Once a policy is running, the job status is reported via ‘isi dm jobs list’. Once complete, job histories are available by running ‘isi dm historical jobs list’. More details for a specific job can be gleaned from the ‘isi dm job view’ command, using the pertinent job ID from the list output above. Additionally, the ‘isi_datamover_job_status’ command with the job ID as an argument will also supply detailed information about a specific job.

Once running, a DM job can be further controlled via the ‘isi dm jobs modify’ command, and available actions include cancel, partial-completion, pause, or resume.

If a certificate authority (CA) is not correctly configured on a PowerScale cluster, the SmartSync daemon will not start, even though accounts and policies can still be configured. Be aware that the failed policies will not be reported via ‘isi dm jobs list’ or ‘isi dm historical-jobs list’ since they never started. Instead, an improperly configured CA is reported in the /var/log/isi_dm.log as follows:

Certificates not correctly installed, Data Mover service sleeping: At least one CA must be installed: No such file or directory from dm_load_certs_from_store (/b/mnt/src/isilon/lib/isi_dm/isi_dm_remote/src/rpc/dm_tls.cpp:197 ) from dm_tls_init (/b/mnt/src/isilon/lib/isi_dm/isi_dm_remote/src/rpc/dm_tls.cpp:279 ): Unable to load certificate information

Once a CA and identity are correctly configured, the SmartSync service automatically activates. Next, SmartSync attempts a handshake with the target. If the CA or identity is mis-configured, the handshake process fails, and generates an entry in /var/log/isi_dm.log. For example:

2025-07-30T12:38:17.864181+00:00 GEN-HOP-NOCL-RR-1(id1) isi_dm_d[52758]: [0x828c0a110]: /b/mnt/src/isilon/lib/isi_dm/isi_dm_remote/src/acct_mon.cpp:dm_acc tmon_try_ping:348: [Fiber 3778] ping for account guid: 0000000000000000c4000000000000000000000000000000, result: dead

Note that the full handshake error detail is logged if the SmartSync service (isi_dm_d) is set to log at the ‘info’ or ‘debug’ level using isi_ilog:

# isi_ilog -a isi_dm_d --level info+

Valid ilog levels include:

fatal error err notice info debug trace

error+ err+ notice+ info+ debug+ trace+

A copy or repeat-copy policy requires an available dataset for replication before running. If a dataset has not been successfully created prior to the copy or repeat-copy policy job starting for the same base path, the job is paused. In the following example, the base path of the copy policy is not the same as that of the dataset policy, hence the job fails with a “path doesn’t match…” error.
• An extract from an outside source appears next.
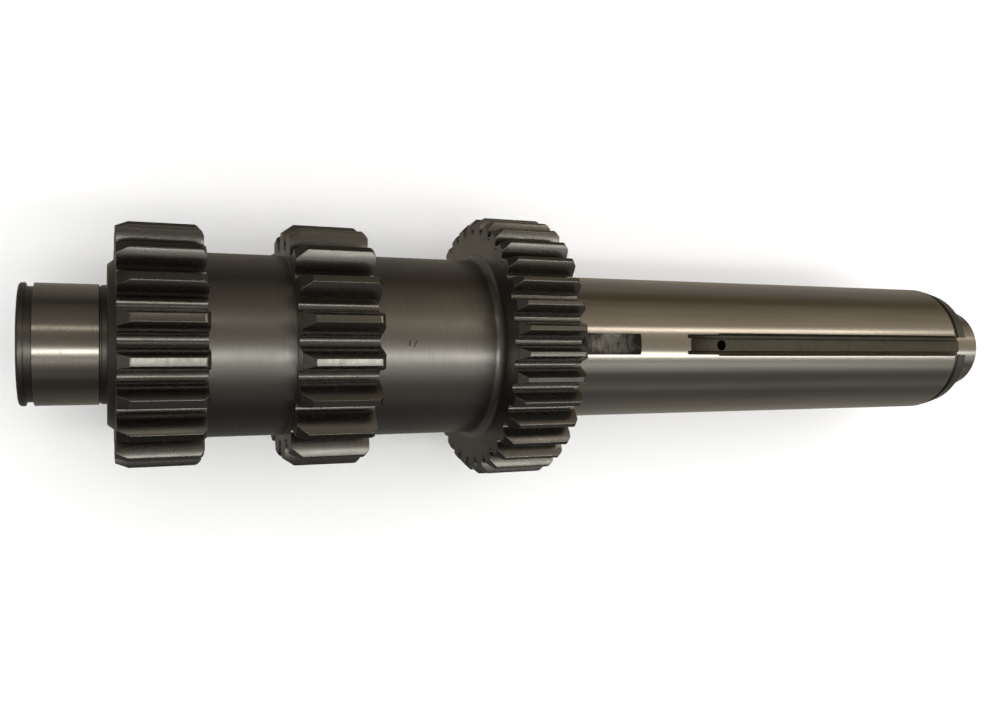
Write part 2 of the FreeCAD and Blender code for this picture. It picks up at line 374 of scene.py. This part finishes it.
def is_front_corner(edge, mesh):
    """Whether an edge runs across the front bevel of a tooth, at its tip or at its face."""
    ends = [mesh.vertices[i].co for i in edge.vertices]
    for (start, front), tip, bevel in zip(GEAR_SPANS, GEAR_TIP_RADII, FRONT_BEVELS):
        for station, ring in ((front - bevel, tip), (front, tip - bevel)):
            if all(abs(end.x - station) < NEAR and abs(math.hypot(end.y, end.z) - ring) < 3 * NEAR
                   for end in ends):
                return True
    return False


def weigh_edges(mesh, break_share):
    """Gives the front corners of the teeth a full bevel weight and other sharp edges a small share."""
    directions = {}
    for face in mesh.polygons:
        for pair in face.edge_keys:
            directions.setdefault(pair, []).append(face.normal)
    weights = mesh.attributes.new("bevel_weight_edge", "FLOAT", "EDGE")
    for edge in mesh.edges:
        sides = directions[edge.key]
        if is_front_corner(edge, mesh):
            weights.data[edge.index].value = 1.0
        elif len(sides) == 2 and sides[0].angle(sides[1]) > SHARP_ANGLE:
            weights.data[edge.index].value = break_share


def round_off_cylinders(mesh):
    """Gives faces on a cylinder of the shaft its true normals, so that highlights run straight."""
    normals = [Vector(corner.vector) for corner in mesh.corner_normals]
    for face in mesh.polygons:
        corners = [mesh.vertices[i].co for i in face.vertices]
        radii = [math.hypot(corner.y, corner.z) for corner in corners]
        on_cylinder = any(all(abs(radius - size) < NEAR for radius in radii) for size in CYLINDER_RADII)
        if on_cylinder and abs(face.normal.x) < ALONG:
            for loop, corner, radius in zip(face.loop_indices, corners, radii):
                normals[loop] = Vector((0, corner.y / radius, corner.z / radius))
    mesh.normals_split_custom_set(normals)


def only_this(context, piece):
    bpy.ops.object.select_all(action="DESELECT")
    piece.select_set(True)
    context.view_layer.objects.active = piece


class COUNTERSHAFT_OT_body(bpy.types.Operator):
    """Shaft with its merged faces, rounded tooth corners, broken edges and machined finishes"""
    bl_idname = "countershaft.body"
    bl_label = "Finished shaft"

    def execute(self, context):
        edges = context.scene.countershaft_edges
        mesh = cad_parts[SHAFT].data.copy()
        mesh.name = "finished_shaft"
        mesh.materials.clear()
        piece = bpy.data.objects.new("finished_shaft", mesh)
        context.scene.collection.objects.link(piece)
        only_this(context, piece)
        bpy.ops.mesh.customdata_custom_splitnormals_clear()
        bpy.ops.object.mode_set(mode="EDIT")
        bpy.ops.mesh.select_all(action="SELECT")
        bpy.ops.mesh.remove_doubles(threshold=MERGE_DISTANCE)
        bpy.ops.mesh.dissolve_limited(angle_limit=FLAT_ANGLE)
        bpy.ops.mesh.select_all(action="DESELECT")
        bpy.ops.object.mode_set(mode="OBJECT")
        for kind in KINDS:
            mesh.materials.append(FINISHES[kind](context.scene.countershaft_steel))
        for face in mesh.polygons:
            face.material_index = KINDS.index(surface_kind(face.center, face.normal))
        weigh_edges(mesh, edges.edge_break / edges.corner_round)
        bevel = piece.modifiers.new("edge_break", "BEVEL")
        bevel.width = edges.corner_round
        bevel.segments = 3
        bevel.limit_method = "WEIGHT"
        bevel.use_clamp_overlap = False
        bpy.ops.object.modifier_apply(modifier=bevel.name)
        bpy.ops.object.shade_smooth_by_angle(angle=SHARP_ANGLE, keep_sharp_edges=False)
        flat = piece.modifiers.new("flat_faces_stay_flat", "WEIGHTED_NORMAL")
        flat.keep_sharp = True
        flat.weight = 100
        bpy.ops.object.modifier_apply(modifier=flat.name)
        round_off_cylinders(mesh)
        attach(piece, "root")
        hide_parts(SHAFT)
        return {"FINISHED"}


# Strokes of the tick: station, degrees from straight above towards -Y, lean, share of full length.
# Each stands half its thickness proud of the neck.
TICK_STROKES = ((0.1337, 0.6, 82, 0.8), (0.1362, 0.9, 62, 1.0))
STROKE_THICKNESS = 0.12 * MM
STROKE_SOFTNESS = 0.05 * MM


class COUNTERSHAFT_OT_tick(bpy.types.Operator):
    """Small hand-struck inspection tick on the second neck, two strokes with no letter or sign"""
    bl_idname = "countershaft.tick"
    bl_label = "Inspection tick"

    def execute(self, context):
        marks = context.scene.countershaft_marks
        bpy.ops.object.select_all(action="DESELECT")
        strokes = []
        for station, turn, lean, share in TICK_STROKES:
            bpy.ops.mesh.primitive_cube_add(size=1)
            stroke = context.object
            stroke.scale = (marks.stroke_length * share, marks.stroke_width, STROKE_THICKNESS)
            angle = math.radians(turn)
            stroke.rotation_euler = (angle, 0, math.radians(lean))
            stroke.location = (station, -SECOND_NECK_RADIUS * math.sin(angle),
                               SECOND_NECK_RADIUS * math.cos(angle))
            strokes.append(stroke)
        for stroke in strokes:
            stroke.select_set(True)
        bpy.ops.object.join()
        piece = context.object
        piece.name = "inspection_tick"
        bpy.ops.object.transform_apply(location=True, rotation=True, scale=True)
        bevel = piece.modifiers.new("soft_ends", "BEVEL")
        bevel.width = STROKE_SOFTNESS
        bevel.segments = 2
        bpy.ops.object.modifier_apply(modifier=bevel.name)
        bpy.ops.object.shade_smooth_by_angle(angle=SHARP_ANGLE)
        steel = context.scene.countershaft_steel
        piece.data.materials.append(bare_steel(
            "struck_tick_steel", tuple(c * 0.35 for c in steel.hardened_colour), 0.4, 0.0,
            tone_grain=(0.6 * MM, 0.6 * MM), mark_grain=(0.5 * MM, 0.5 * MM), mark_depth=0.01 * MM,
            tone_spread=0.4))
        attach(piece, "root")
        return {"FINISHED"}


def camera_matrix():
    """Pose of the camera: its right, down and forward directions from the shaft's own directions."""
    across_in_view = NEAR_IN_VIEW.cross(AXIS_IN_VIEW)
    along = Vector((1, 0, 0))
    near = Vector((0, math.sin(KEYWAY_TURN), -math.cos(KEYWAY_TURN)))
    across = Vector((0, -math.cos(KEYWAY_TURN), -math.sin(KEYWAY_TURN)))
    rows = [along * AXIS_IN_VIEW[i] + near * NEAR_IN_VIEW[i] + across * across_in_view[i] for i in range(3)]
    right, down, forward = [row.normalized() for row in rows]
    place = Vector((CAMERA_STATION, 0, 0)) - near * CAMERA_TO_AXIS
    turn = Matrix((right, -down, -forward)).transposed()
    return Matrix.Translation(place) @ turn.to_4x4()


def add_camera(context):
    bpy.ops.object.camera_add()
    camera = context.object
    camera.name = "camera"
    camera.data.sensor_width = SENSOR_WIDTH
    camera.data.lens = SENSOR_WIDTH * FOCAL_PIXELS / IMAGE_WIDTH
    camera.data.clip_start = 0.01
    camera.matrix_world = camera_matrix()
    context.scene.camera = camera


def add_lamp(name, brightness):
    """Long lamp parallel to the shaft, turned to face the axis."""
    start, end, across, height, width, hex_colour = LAMPS[name]
    data = bpy.data.lights.new(name, "AREA")
    data.shape = "RECTANGLE"
    data.size = end - start
    data.size_y = width
    data.energy = brightness * math.pi * (end - start) * width
    data.color = linear(hex_colour)
    lamp = bpy.data.objects.new(name, data)
    lamp.location = ((start + end) / 2, across, height)
    lamp.rotation_euler = (math.atan2(-across, height), 0, 0)
    bpy.context.scene.collection.objects.link(lamp)
    return lamp


def painted_reflection_glow(name, find_place, stops, change):
    """Painted reflection: a glow that changes along one measure, and from the rear to the front end of the
    shaft.
    """
    material = empty_material(name)
    tree = material.node_tree
    place = add_node(tree, "ShaderNodeTexCoord", output="Object")
    parts = [add_node(tree, "ShaderNodeSeparateXYZ", {"Vector": place}, output=axis) for axis in "XYZ"]
    turn = find_place(tree, *parts)
    rear = add_node(tree, "ShaderNodeValToRGB", {"Fac": turn}, stops=[(s, linear(c)) for s, c, _ in stops])
    front = add_node(tree, "ShaderNodeValToRGB", {"Fac": turn}, stops=[(s, linear(c)) for s, _, c in stops])
    share = add_node(tree, "ShaderNodeMapRange", {
        "Value": parts[0], "From Min": change[0], "From Max": change[1]})
    colour = add_node(tree, "ShaderNodeMix", {"Factor": share, 6: rear, 7: front}, output=2,
                      data_type="RGBA")
    glow = add_node(tree, "ShaderNodeEmission", {"Color": colour, "Strength": 1.0})
    add_node(tree, "ShaderNodeOutputMaterial", {"Surface": glow})
    return material


def around_shaft(tree, x, y, z):
    """Angle around the shaft from straight above towards -Y, a whole turn as 0 to 1."""
    minus_y = add_node(tree, "ShaderNodeMath", {0: y, 1: -1.0}, operation="MULTIPLY")
    angle = add_node(tree, "ShaderNodeMath", {0: minus_y, 1: z}, operation="ARCTAN2")
    return add_node(tree, "ShaderNodeMapRange", {"Value": angle, "From Min": -math.pi, "From Max": math.pi})


def across_card(tree, x, y, z):
    """Share of the way from a card's foot to its outer edge."""
    away = add_node(tree, "ShaderNodeMath", {0: y}, operation="ABSOLUTE")
    return add_node(tree, "ShaderNodeMapRange", {
        "Value": away, "From Min": CARD_FOOT, "From Max": CARD_REACH})


def as_painted_reflection(context, name, material):
    """Makes the new object a glowing card that shows in the steel and nowhere else, as a painted reflection.
    """
    card = context.object
    card.name = name
    bpy.ops.object.transform_apply(location=True, rotation=True, scale=True)
    card.data.materials.append(material)
    card.visible_camera = False
    card.visible_diffuse = False
    card.visible_shadow = False
    card.visible_transmission = False


def add_painted_reflection_card(context, name, side, stops):
    """Long glowing card, a painted reflection, that leans away from the foot of the shaft on one side."""
    foot = Vector((CARD_FOOT, CAD_BOX[0][2] + 0.5 * MM))
    edge = Vector((CARD_REACH, CARD_TOP))
    middle = (foot + edge) / 2
    bpy.ops.object.select_all(action="DESELECT")
    bpy.ops.mesh.primitive_plane_add(size=1, location=(ROOM_CENTRE, side * middle.x, middle.y),
                                     rotation=(side * math.atan2(edge.y - foot.y, edge.x - foot.x), 0, 0))
    context.object.scale = (CARD_LENGTH, (edge - foot).length, 1)
    as_painted_reflection(context, name, painted_reflection_glow(name, across_card, stops, CARD_CHANGE))


def add_painted_reflection_room(context):
    """Closed glowing shell far outside, which the steel shows as a painted reflection of a room."""
    bpy.ops.object.select_all(action="DESELECT")
    bpy.ops.mesh.primitive_uv_sphere_add(segments=64, ring_count=32, radius=ROOM_RADIUS,
                                         location=(ROOM_CENTRE, 0, 0))
    stops = [((degrees + 180) / 360, rear, front) for degrees, rear, front in ROOM]
    glow = painted_reflection_glow("painted_reflection_room", around_shaft, stops, ROOM_CHANGE)
    as_painted_reflection(context, "painted_reflection_room", glow)


def add_floor(context, colour):
    """Matte painted floor, plain and pale."""
    material = empty_material("matte_floor_paint")
    tree = material.node_tree
    paint = add_node(tree, "ShaderNodeBsdfPrincipled", {"Base Color": (*colour, 1.0), "Roughness": 0.8})
    add_node(tree, "ShaderNodeOutputMaterial", {"Surface": paint})
    bpy.ops.object.select_all(action="DESELECT")
    bpy.ops.mesh.primitive_plane_add(size=6, location=(ROOM_CENTRE, 0, CAD_BOX[0][2]))
    context.object.name = "floor"
    context.object.data.materials.append(material)


def add_surroundings(context, colour):
    world = bpy.data.worlds.new("pale_studio")
    world.use_nodes = True
    world.node_tree.nodes.clear()
    light = add_node(world.node_tree, "ShaderNodeBackground", {"Color": (*colour, 1.0), "Strength": 1.0})
    add_node(world.node_tree, "ShaderNodeOutputWorld", {"Surface": light})
    context.scene.world = world


class COUNTERSHAFT_OT_stage(bpy.types.Operator):
    """Floor, surroundings, painted reflection room and cards, lamps and camera"""
    bl_idname = "countershaft.stage"
    bl_label = "Stage"

    def execute(self, context):
        stage = context.scene.countershaft_stage
        add_floor(context, stage.floor_colour)
        add_surroundings(context, stage.sky_colour)
        add_painted_reflection_room(context)
        add_painted_reflection_card(context, "warm_reflection_card", 1, WARM_REFLECTION_CARD)
        add_painted_reflection_card(context, "grey_reflection_card", -1, GREY_REFLECTION_CARD)
        add_lamp("warm_strip", stage.warm_light)
        add_lamp("back_strip", stage.back_light)
        add_lamp("main_strip", stage.main_light)
        add_lamp("side_strip", stage.side_light)
        add_lamp("floor_light", stage.floor_light).visible_glossy = False
        add_camera(context)
        context.scene.view_settings.view_transform = "Standard"
        return {"FINISHED"}


class COUNTERSHAFT_PT_panel(bpy.types.Panel):
    """The shaft's operators, in the order that main calls them"""
    bl_idname = "COUNTERSHAFT_PT_panel"
    bl_label = "Countershaft"
    bl_space_type = "VIEW_3D"
    bl_region_type = "UI"
    bl_category = "Countershaft"

    def draw(self, context):
        for operator in OPERATORS:
            self.layout.operator(operator.bl_idname)


OPERATORS = (COUNTERSHAFT_OT_body, COUNTERSHAFT_OT_tick, COUNTERSHAFT_OT_stage)
SETTINGS = {"countershaft_edges": EdgeSettings, "countershaft_steel": SteelSettings,
            "countershaft_marks": MarkSettings, "countershaft_stage": StageSettings}
CLASSES = (*SETTINGS.values(), *OPERATORS, COUNTERSHAFT_PT_panel)


def register():
    for cls in CLASSES:
        bpy.utils.register_class(cls)
    for name, group in SETTINGS.items():
        setattr(bpy.types.Scene, name, PointerProperty(type=group))


def unregister():
    for name in SETTINGS:
        delattr(bpy.types.Scene, name)
    for cls in reversed(CLASSES):
        bpy.utils.unregister_class(cls)


def main():
    register()
    bpy.ops.countershaft.body()
    bpy.ops.countershaft.tick()
    bpy.ops.countershaft.stage()


if __name__ == "__main__":
    main()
# ls -l /ifs/data/Isilon_support/Datamover/transfer_failures

Total 9

-rw-rw----   1 root  wheel  679  July 20 10:56 baseline_failure_10

# cat /ifs/data/Isilon_support/Datamover/transfer_failures/baseline_failure_10

Task_id=0x00000000000000ce, task_type=root task ds base copy, task_state=failed-fatal path doesn’t match dataset base path: ‘/ifs/test’ != /ifs/data/repeat-copy’:

from bc_task)initialize_dsh (/b/mnt/src/isilon/lib/isi_dm/isi_dm/src/ds_base_copy

from dmt_execute (/b/mnt/src/isilon/lib/isi_dm/isi_dm/src/ds_base_copy_root_task

from dm_txn_execute_internal (/b/mnt/src/isilon/lib/isi_dm/isi_dm_base/src/txn.cp

from dm_txn_execute (/b/mnt/src/isilon/lib/isi_dm/isi_dm_base/src/txn.cpp:2274)

from dmp_task_spark_execute (/b/mnt/src/isilon/lib/isi_dm/isi_dm/src/task_runner.

Once any errors for a policy have been resolved, the ‘isi dm jobs modify’ command can be used to resume the job.